#### [EXERCISE TASK]
Repeat each line of the material exactly.
________________________________________
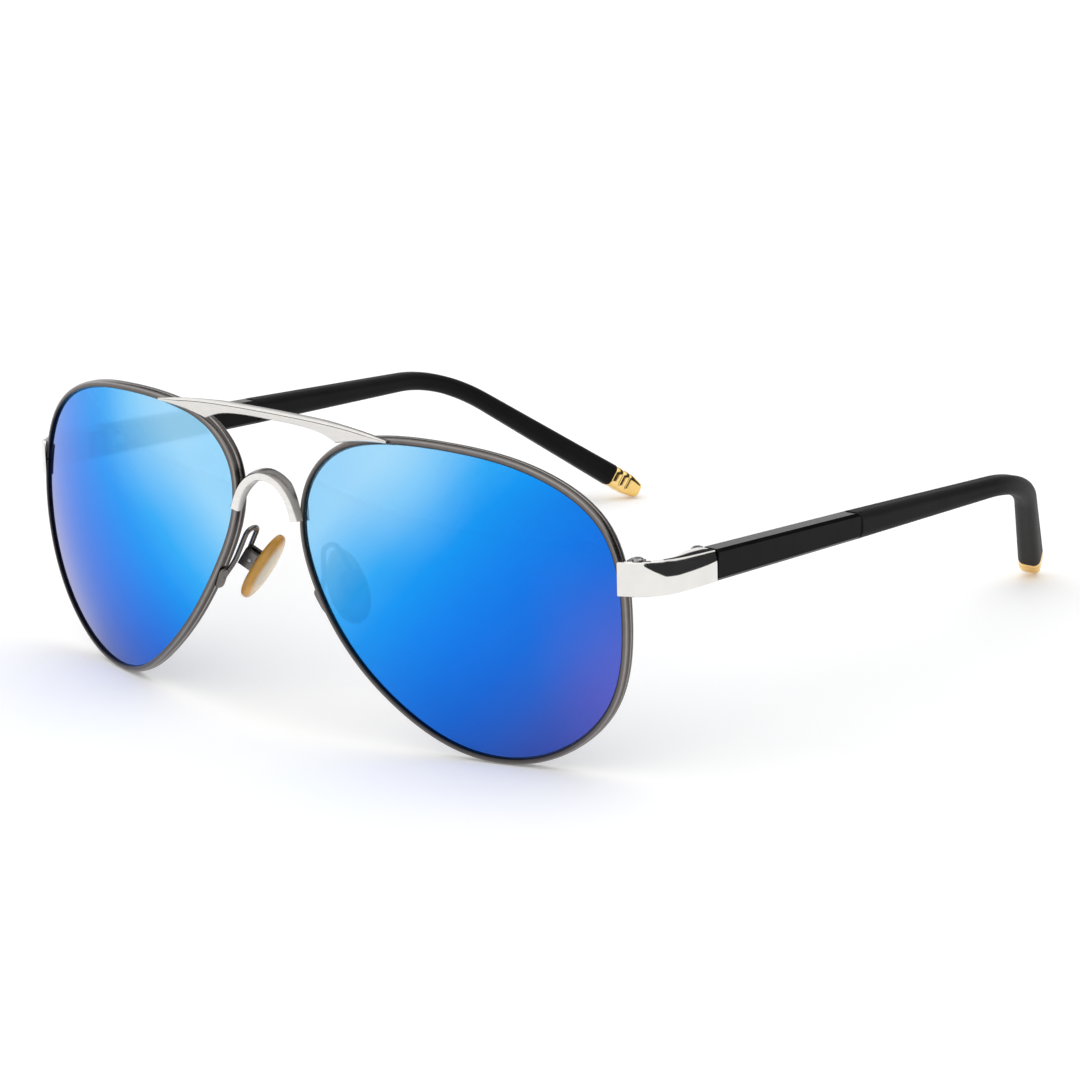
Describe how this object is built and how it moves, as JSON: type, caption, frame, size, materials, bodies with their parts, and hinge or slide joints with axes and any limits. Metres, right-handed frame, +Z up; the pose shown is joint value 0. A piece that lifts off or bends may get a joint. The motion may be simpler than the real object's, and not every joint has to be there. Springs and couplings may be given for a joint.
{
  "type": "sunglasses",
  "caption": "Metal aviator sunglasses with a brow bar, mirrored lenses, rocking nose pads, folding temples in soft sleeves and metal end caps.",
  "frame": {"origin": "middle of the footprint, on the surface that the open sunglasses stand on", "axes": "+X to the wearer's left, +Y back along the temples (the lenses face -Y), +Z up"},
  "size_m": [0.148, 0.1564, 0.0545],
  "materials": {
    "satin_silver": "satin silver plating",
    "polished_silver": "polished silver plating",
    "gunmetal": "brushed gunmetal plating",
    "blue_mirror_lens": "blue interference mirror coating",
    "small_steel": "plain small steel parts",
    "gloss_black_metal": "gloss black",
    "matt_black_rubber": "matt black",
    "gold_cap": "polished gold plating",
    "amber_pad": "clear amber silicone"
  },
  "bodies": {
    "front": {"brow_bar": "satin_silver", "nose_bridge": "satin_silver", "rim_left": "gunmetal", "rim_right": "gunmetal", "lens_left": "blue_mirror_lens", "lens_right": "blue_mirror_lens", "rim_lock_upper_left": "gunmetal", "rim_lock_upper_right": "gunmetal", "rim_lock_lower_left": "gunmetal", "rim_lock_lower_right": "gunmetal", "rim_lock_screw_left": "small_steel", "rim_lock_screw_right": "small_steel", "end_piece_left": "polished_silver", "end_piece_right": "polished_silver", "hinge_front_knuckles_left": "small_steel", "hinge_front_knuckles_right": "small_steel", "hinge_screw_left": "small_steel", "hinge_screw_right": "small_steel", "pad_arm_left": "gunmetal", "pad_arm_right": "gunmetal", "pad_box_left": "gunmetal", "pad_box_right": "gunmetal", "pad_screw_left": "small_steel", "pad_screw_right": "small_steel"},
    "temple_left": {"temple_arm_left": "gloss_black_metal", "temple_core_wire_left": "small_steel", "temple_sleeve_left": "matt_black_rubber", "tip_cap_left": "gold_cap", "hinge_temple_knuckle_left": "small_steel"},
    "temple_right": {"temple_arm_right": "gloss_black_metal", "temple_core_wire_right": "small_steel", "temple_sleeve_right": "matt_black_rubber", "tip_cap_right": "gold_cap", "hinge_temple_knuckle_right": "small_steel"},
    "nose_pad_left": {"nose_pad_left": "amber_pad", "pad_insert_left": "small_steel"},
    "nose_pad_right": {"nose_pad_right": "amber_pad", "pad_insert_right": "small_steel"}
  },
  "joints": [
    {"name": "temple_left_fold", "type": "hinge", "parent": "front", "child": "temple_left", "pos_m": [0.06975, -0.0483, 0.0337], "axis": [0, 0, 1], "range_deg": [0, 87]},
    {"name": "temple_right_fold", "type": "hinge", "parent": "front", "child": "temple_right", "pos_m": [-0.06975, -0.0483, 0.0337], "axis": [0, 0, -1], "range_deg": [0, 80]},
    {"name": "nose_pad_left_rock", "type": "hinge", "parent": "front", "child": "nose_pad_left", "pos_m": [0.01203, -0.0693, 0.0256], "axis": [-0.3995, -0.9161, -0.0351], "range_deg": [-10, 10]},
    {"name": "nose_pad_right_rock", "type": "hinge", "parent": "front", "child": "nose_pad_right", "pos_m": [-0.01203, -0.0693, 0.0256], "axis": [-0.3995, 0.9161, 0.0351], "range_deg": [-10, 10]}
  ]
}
________________________________________
#### [EXERCISE SOLUTION]
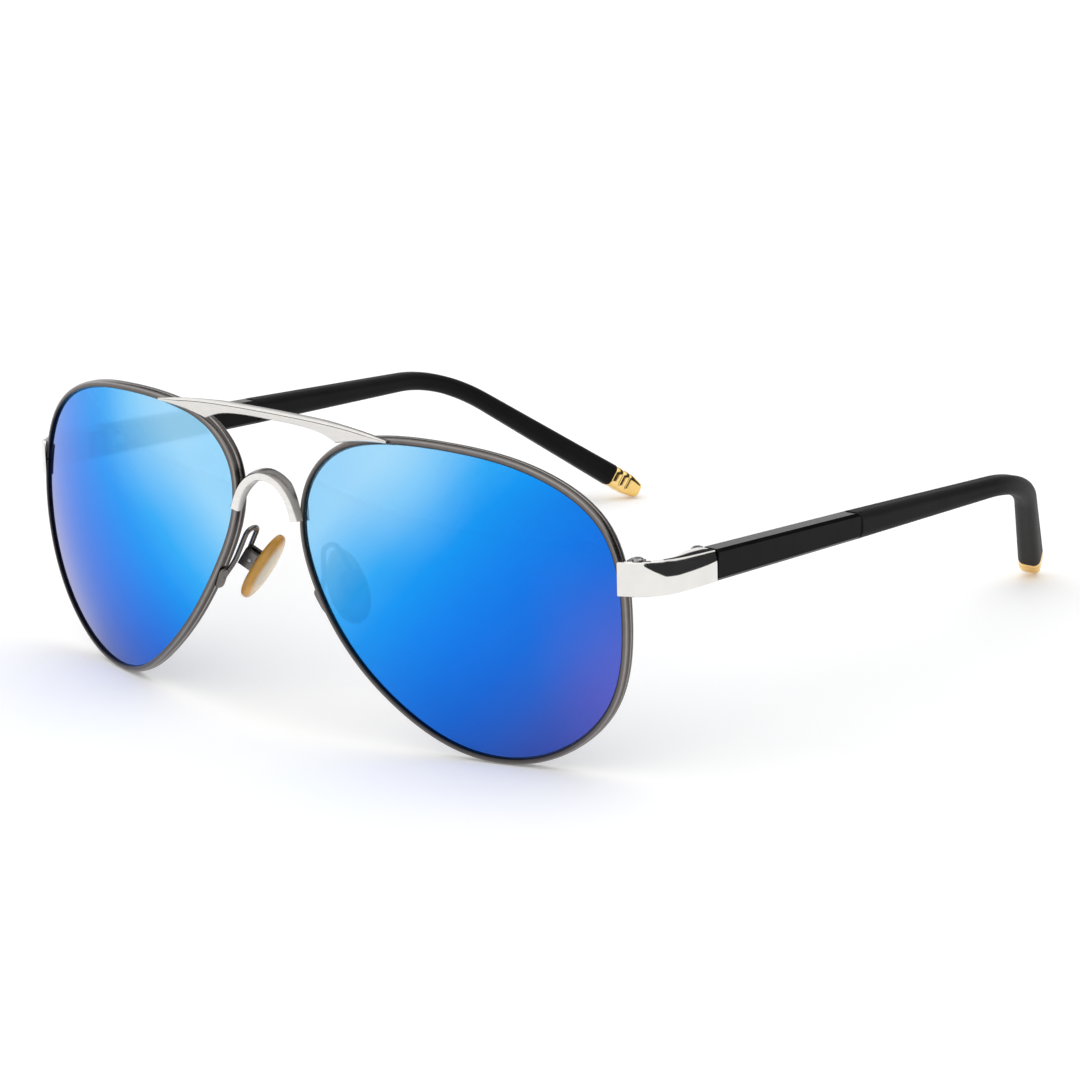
Describe how this object is built and how it moves, as JSON: type, caption, frame, size, materials, bodies with their parts, and hinge or slide joints with axes and any limits. Metres, right-handed frame, +Z up; the pose shown is joint value 0. A piece that lifts off or bends may get a joint. The motion may be simpler than the real object's, and not every joint has to be there. Springs and couplings may be given for a joint.
{
  "type": "sunglasses",
  "caption": "Metal aviator sunglasses with a brow bar, mirrored lenses, rocking nose pads, folding temples in soft sleeves and metal end caps.",
  "frame": {"origin": "middle of the footprint, on the surface that the open sunglasses stand on", "axes": "+X to the wearer's left, +Y back along the temples (the lenses face -Y), +Z up"},
  "size_m": [0.148, 0.1564, 0.0545],
  "materials": {
    "satin_silver": "satin silver plating",
    "polished_silver": "polished silver plating",
    "gunmetal": "brushed gunmetal plating",
    "blue_mirror_lens": "blue interference mirror coating",
    "small_steel": "plain small steel parts",
    "gloss_black_metal": "gloss black",
    "matt_black_rubber": "matt black",
    "gold_cap": "polished gold plating",
    "amber_pad": "clear amber silicone"
  },
  "bodies": {
    "front": {"brow_bar": "satin_silver", "nose_bridge": "satin_silver", "rim_left": "gunmetal", "rim_right": "gunmetal", "lens_left": "blue_mirror_lens", "lens_right": "blue_mirror_lens", "rim_lock_upper_left": "gunmetal", "rim_lock_upper_right": "gunmetal", "rim_lock_lower_left": "gunmetal", "rim_lock_lower_right": "gunmetal", "rim_lock_screw_left": "small_steel", "rim_lock_screw_right": "small_steel", "end_piece_left": "polished_silver", "end_piece_right": "polished_silver", "hinge_front_knuckles_left": "small_steel", "hinge_front_knuckles_right": "small_steel", "hinge_screw_left": "small_steel", "hinge_screw_right": "small_steel", "pad_arm_left": "gunmetal", "pad_arm_right": "gunmetal", "pad_box_left": "gunmetal", "pad_box_right": "gunmetal", "pad_screw_left": "small_steel", "pad_screw_right": "small_steel"},
    "temple_left": {"temple_arm_left": "gloss_black_metal", "temple_core_wire_left": "small_steel", "temple_sleeve_left": "matt_black_rubber", "tip_cap_left": "gold_cap", "hinge_temple_knuckle_left": "small_steel"},
    "temple_right": {"temple_arm_right": "gloss_black_metal", "temple_core_wire_right": "small_steel", "temple_sleeve_right": "matt_black_rubber", "tip_cap_right": "gold_cap", "hinge_temple_knuckle_right": "small_steel"},
    "nose_pad_left": {"nose_pad_left": "amber_pad", "pad_insert_left": "small_steel"},
    "nose_pad_right": {"nose_pad_right": "amber_pad", "pad_insert_right": "small_steel"}
  },
  "joints": [
    {"name": "temple_left_fold", "type": "hinge", "parent": "front", "child": "temple_left", "pos_m": [0.06975, -0.0483, 0.0337], "axis": [0, 0, 1], "range_deg": [0, 87]},
    {"name": "temple_right_fold", "type": "hinge", "parent": "front", "child": "temple_right", "pos_m": [-0.06975, -0.0483, 0.0337], "axis": [0, 0, -1], "range_deg": [0, 80]},
    {"name": "nose_pad_left_rock", "type": "hinge", "parent": "front", "child": "nose_pad_left", "pos_m": [0.01203, -0.0693, 0.0256], "axis": [-0.3995, -0.9161, -0.0351], "range_deg": [-10, 10]},
    {"name": "nose_pad_right_rock", "type": "hinge", "parent": "front", "child": "nose_pad_right", "pos_m": [-0.01203, -0.0693, 0.0256], "axis": [-0.3995, 0.9161, 0.0351], "range_deg": [-10, 10]}
  ]
}